As the leader of a large company, a small business, an entrepreneurial start-up or a division within a company, you can find your purpose by reflecting on why the company was founded or on a moment when the company did something good or touched a customer in a profound way.

Was it something a customer said? Are you remembering a time you swooped in and made a bad situation better? Was it an accomplishment the cynics said was impossible? The leader holds the establishment and protection of purpose in his hand, though the team has to support and execute.

Keep It Brief: You must be able to state your purpose clearly to another person and evoke a strong emotional reaction in only a few words.

Make It Memorable: Way back in 1930, Mike Cullen, an employee of Kroger Foods, wrote a letter to the company’s president, Bernard Kroger, proposing a new type of store called a supermarket that would offer low prices on consumables but wouldn’t offer delivery or allow customers to charge their groceries to store accounts. He never received an acknowledgment or answer from Kroger, so he took his life savings and moved his family to Long Island, where he opened America’s first supermarket. What gave Cullen, his family and his employees the grit they needed to revolutionize the grocery industry? A clear purpose: “to become the world’s greatest price wrecker.”

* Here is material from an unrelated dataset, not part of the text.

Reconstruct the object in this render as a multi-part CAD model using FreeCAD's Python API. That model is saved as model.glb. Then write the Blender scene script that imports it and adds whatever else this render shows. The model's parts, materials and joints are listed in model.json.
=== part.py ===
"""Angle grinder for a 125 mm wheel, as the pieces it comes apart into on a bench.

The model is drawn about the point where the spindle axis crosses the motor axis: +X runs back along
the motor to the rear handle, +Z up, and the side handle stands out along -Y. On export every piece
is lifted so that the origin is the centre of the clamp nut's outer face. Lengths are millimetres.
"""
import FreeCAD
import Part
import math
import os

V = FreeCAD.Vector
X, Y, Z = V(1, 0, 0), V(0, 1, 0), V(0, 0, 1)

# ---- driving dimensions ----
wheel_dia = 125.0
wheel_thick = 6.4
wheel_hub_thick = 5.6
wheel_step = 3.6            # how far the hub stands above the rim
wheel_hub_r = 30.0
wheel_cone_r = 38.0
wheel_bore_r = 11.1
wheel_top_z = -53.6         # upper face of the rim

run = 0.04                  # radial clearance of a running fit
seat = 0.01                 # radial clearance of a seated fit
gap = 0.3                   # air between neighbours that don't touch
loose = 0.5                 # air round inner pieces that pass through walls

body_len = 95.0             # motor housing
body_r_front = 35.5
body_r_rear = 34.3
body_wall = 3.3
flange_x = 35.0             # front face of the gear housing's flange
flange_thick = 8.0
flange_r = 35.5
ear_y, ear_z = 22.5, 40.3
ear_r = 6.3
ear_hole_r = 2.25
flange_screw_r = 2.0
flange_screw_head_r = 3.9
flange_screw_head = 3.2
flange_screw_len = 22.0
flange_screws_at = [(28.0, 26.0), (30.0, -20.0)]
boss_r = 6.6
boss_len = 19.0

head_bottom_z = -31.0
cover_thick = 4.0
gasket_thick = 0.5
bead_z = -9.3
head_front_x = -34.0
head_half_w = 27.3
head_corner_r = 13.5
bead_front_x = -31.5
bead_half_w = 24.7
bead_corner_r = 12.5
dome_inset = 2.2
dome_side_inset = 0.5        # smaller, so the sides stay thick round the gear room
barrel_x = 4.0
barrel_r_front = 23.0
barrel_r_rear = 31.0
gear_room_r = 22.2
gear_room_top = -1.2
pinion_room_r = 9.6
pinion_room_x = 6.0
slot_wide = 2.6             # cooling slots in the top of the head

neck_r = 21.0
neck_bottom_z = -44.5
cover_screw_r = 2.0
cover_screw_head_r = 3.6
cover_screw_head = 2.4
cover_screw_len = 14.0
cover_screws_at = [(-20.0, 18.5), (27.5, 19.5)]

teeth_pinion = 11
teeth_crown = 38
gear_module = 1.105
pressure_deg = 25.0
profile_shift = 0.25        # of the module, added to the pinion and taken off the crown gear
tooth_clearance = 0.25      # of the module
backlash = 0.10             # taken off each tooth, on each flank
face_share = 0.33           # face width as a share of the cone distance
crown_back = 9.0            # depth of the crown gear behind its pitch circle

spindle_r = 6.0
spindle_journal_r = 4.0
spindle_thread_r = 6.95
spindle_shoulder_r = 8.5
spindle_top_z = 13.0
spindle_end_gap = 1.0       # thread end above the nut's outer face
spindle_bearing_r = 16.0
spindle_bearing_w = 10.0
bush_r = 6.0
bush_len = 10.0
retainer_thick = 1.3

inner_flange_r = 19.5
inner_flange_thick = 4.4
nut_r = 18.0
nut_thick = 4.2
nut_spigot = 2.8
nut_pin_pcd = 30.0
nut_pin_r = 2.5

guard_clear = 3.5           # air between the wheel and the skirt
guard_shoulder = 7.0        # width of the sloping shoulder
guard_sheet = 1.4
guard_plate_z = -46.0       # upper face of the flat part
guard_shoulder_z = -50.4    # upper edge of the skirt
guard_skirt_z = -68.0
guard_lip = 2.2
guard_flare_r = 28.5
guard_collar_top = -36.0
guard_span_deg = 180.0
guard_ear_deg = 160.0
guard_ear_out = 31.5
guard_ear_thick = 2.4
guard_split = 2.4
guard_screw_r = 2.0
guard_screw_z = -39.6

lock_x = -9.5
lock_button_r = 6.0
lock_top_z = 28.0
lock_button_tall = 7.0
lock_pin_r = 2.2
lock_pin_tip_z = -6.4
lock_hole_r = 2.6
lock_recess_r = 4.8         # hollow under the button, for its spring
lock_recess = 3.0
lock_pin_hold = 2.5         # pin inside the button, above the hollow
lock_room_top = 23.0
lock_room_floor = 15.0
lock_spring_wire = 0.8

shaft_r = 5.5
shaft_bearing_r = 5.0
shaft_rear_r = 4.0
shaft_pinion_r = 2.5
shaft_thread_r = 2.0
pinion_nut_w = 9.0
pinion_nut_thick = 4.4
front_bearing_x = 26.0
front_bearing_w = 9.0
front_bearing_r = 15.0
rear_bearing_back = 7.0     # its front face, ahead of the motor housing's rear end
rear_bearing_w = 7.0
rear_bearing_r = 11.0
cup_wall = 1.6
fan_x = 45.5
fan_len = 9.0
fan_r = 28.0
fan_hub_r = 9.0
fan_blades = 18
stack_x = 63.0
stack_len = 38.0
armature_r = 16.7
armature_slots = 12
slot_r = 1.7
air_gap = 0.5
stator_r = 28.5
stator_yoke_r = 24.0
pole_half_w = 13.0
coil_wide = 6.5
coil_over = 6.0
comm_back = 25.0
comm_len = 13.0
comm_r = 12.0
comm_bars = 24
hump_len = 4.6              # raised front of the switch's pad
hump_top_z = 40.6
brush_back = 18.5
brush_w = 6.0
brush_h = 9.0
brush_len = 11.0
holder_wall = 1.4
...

It’s Great to Be Foolish: What’s big enough and important enough to you that you’re willing to look (or feel) foolish for persisting and persevering?

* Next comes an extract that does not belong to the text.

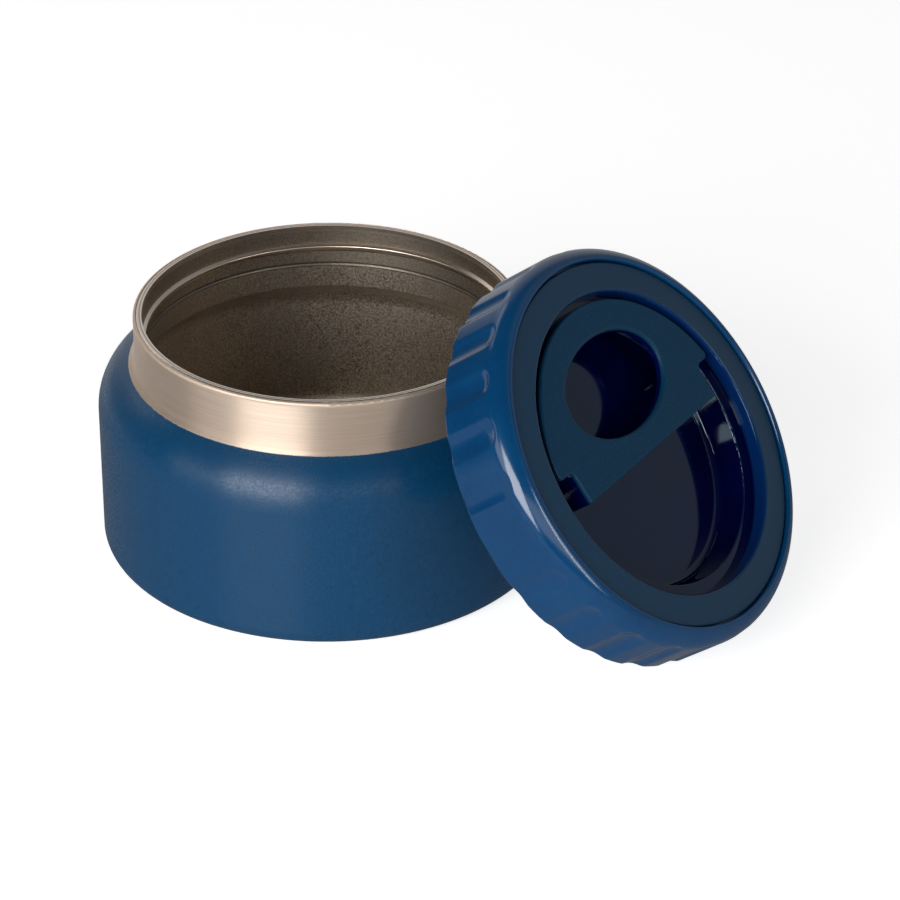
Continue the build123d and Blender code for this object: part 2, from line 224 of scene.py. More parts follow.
def add_node(tree, kind, inputs=None, **settings):
    """Add one node, set its properties, and fill or link its inputs."""
    node = tree.nodes.new(kind)
    for name, value in settings.items():
        setattr(node, name, value)
    for name, value in (inputs or {}).items():
        socket = node.inputs[name]
        if isinstance(value, bpy.types.NodeSocket):
            tree.links.new(value, socket)
        else:
            socket.default_value = value
    return node


def calc(tree, operation, a, b=0.0, clamp=False):
    """One Math node; returns its output."""
    return add_node(tree, "ShaderNodeMath", {0: a, 1: b}, operation=operation, use_clamp=clamp).outputs[0]


def squared(tree, value):
    """A number times itself; returns the output."""
    return calc(tree, "MULTIPLY", value, value)


def vector_calc(tree, operation, a, b=None):
    """One Vector Math node; returns its number for a length or a dot product, else its vector."""
    inputs = {0: a} if b is None else {0: a, 1: b}
    node = add_node(tree, "ShaderNodeVectorMath", inputs, operation=operation)
    return node.outputs["Value" if operation in ("LENGTH", "DOT_PRODUCT") else "Vector"]


def split_place(tree, place):
    """The X, Y and Z of a place, as named outputs."""
    return add_node(tree, "ShaderNodeSeparateXYZ", {"Vector": place}).outputs


def step_mask(tree, value, low, high):
    """0 at low, 1 at high, smooth between and level beyond; returns the output."""
    node = add_node(tree, "ShaderNodeMapRange", {"Value": value}, interpolation_type="SMOOTHSTEP")
    node.inputs["From Min"].default_value = low
    node.inputs["From Max"].default_value = high
    return node.outputs["Result"]


def ring_mask(tree, value, middle, half_width):
    """1 within half_width of middle, fading to 0 at twice that; returns the output."""
    away = calc(tree, "ABSOLUTE", calc(tree, "SUBTRACT", value, middle))
    return step_mask(tree, away, 2 * half_width, half_width)


def under_rim(tree, height, band):
    """Mask of a band given by two depths under the jar's rim; returns the output."""
    begin, complete = band
    return step_mask(tree, height, JAR_RIM - begin, JAR_RIM - complete)


def span(tree, factor, low, high):
    """Map a 0 to 1 value onto low to high; returns the output."""
    node = add_node(tree, "ShaderNodeMapRange", {"Value": factor})
    node.inputs["To Min"].default_value = low
    node.inputs["To Max"].default_value = high
    return node.outputs["Result"]


def mix_value(tree, factor, a, b):
    """Mix two numbers; returns the output."""
    inputs = {"Factor": factor, "A": a, "B": b}
    return add_node(tree, "ShaderNodeMix", inputs, data_type="FLOAT").outputs[0]


def blend(tree, factor, a, b):
    """Mix two colours; returns the output."""
    node = add_node(tree, "ShaderNodeMix", {"Factor": factor}, data_type="RGBA")
    for index, value in ((6, a), (7, b)):
        if isinstance(value, bpy.types.NodeSocket):
            tree.links.new(value, node.inputs[index])
        else:
            node.inputs[index].default_value = (*value, 1.0)
    return node.outputs[2]


def lay_over(tree, base, mask, share, colour):
    """Lay a colour over a base by a share of a mask; returns the output."""
    return blend(tree, calc(tree, "MULTIPLY", mask, share), base, colour)


def start_group(name, kind, inputs, outputs):
    """Start a node group with named sockets; returns the tree and its two ends."""
    tree = bpy.data.node_groups.new(name, kind)
    for label, socket_type, value in inputs:
        socket = tree.interface.new_socket(name=label, in_out="INPUT", socket_type=socket_type)
        if value is not None:
            socket.default_value = value
    for label, socket_type in outputs:
        tree.interface.new_socket(name=label, in_out="OUTPUT", socket_type=socket_type)
    return tree, tree.nodes.new("NodeGroupInput"), tree.nodes.new("NodeGroupOutput")


# ---------------------------------------------------------------- shared effects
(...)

Get Your Senior Team on Board: Unless all the senior leaders believe and are seen as believing in the same thing, the company will eventually become filled with discord and subversion and eventually go off the rails or implode.

Hire Only Those Who Believe in the Good You’re Trying to Do: James Archer, founder of Multi-Chem, says, “Hire hard and manage easy. When you hire people of integrity who are capable of doing the job, want to be part of what you’re trying to do and share your purpose, you don’t need a lot of rules. Rules are for the 2 percent of people who need them. We’d just rather weed those people out before hiring them.”

Give the People the Why and They’ll Give You the How: If you want to build and lead an enterprise with a culture of urgency and growth, the only proper and logical starting point is to begin by making certain that everyone knows and believes the company’s purpose, the why. It
will change your destiny. Bob Engel, CoBank’s CEO, said it best in sharing his insightful observations on purpose: “When people know and buy into the why, they’ll figure out the how.”